On January 12, 2022, ZipRecruiter, Inc. completed its previously announced private offering of $550 million aggregate principal amount of its 5.000% Senior Notes due 2030 (the “Notes”). The Notes were sold within the United States only to persons reasonably believed to be qualified institutional buyers in reliance on Rule 144A under the Securities Act of 1933, as amended (the “Securities Act”), and outside the United States to non-U.S. persons in reliance on Regulation S under the Securities Act. The Company intends to use the net proceeds from the offering for general corporate purposes, which may include capital expenditures, investments and working capital.  In the future, certain of the Company's material domestic subsidiaries may be required to guarantee the Notes, upon the terms and subject to the conditions set forth in the Indenture.

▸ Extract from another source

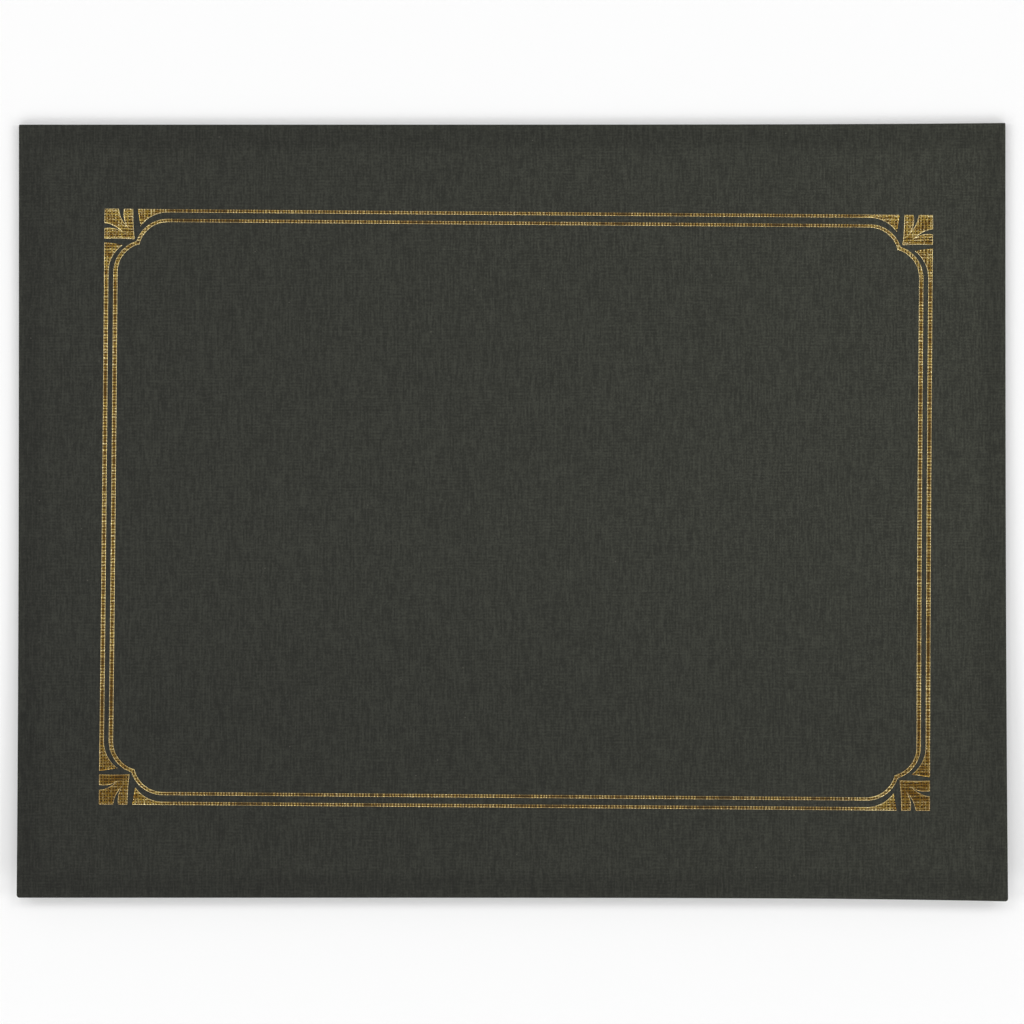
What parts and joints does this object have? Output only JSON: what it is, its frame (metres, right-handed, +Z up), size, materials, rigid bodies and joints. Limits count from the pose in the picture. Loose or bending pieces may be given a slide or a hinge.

The Notes were issued pursuant to an Indenture, dated January 12, 2022 (the “Indenture”), among the Company and Computershare Trust Company, N.A., as trustee (the “Trustee”). The Notes mature on January 15, 2030 and bear interest at a rate of 5.000% per year. Interest on the Notes is payable semi-annually in arrears on January 15 and July 15 of each year, beginning on July 15, 2022.

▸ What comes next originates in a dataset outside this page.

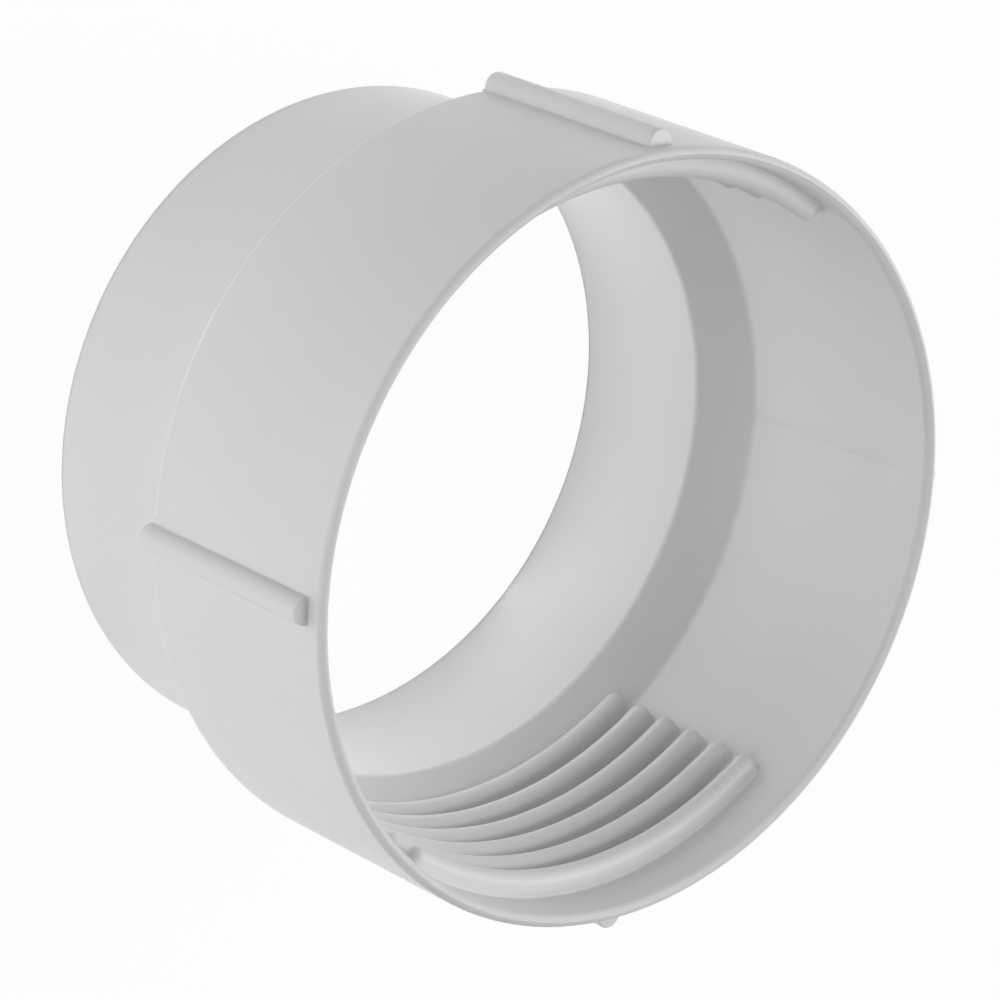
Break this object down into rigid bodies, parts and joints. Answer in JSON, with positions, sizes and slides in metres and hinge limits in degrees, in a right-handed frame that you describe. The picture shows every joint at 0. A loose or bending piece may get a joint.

The Company may redeem all or a portion of the Notes, at its option, at any time prior to January 15, 2025 at a price equal to 100% of the principal amount thereof, plus a “make-whole” premium and any accrued and unpaid interest. On and after January 15, 2025, the Company may redeem all or a portion of the Notes at the redemption prices set forth in the Indenture, plus any accrued and unpaid interest. In addition, prior to January 15, 2025, the Company may redeem up to 40% of the aggregate principal amount of the Notes with funds in the aggregate amount not exceeding the net cash proceeds from certain equity offerings at a redemption price equal to 105.000% of the principal amount of the Notes to be redeemed plus any accrued and unpaid interest.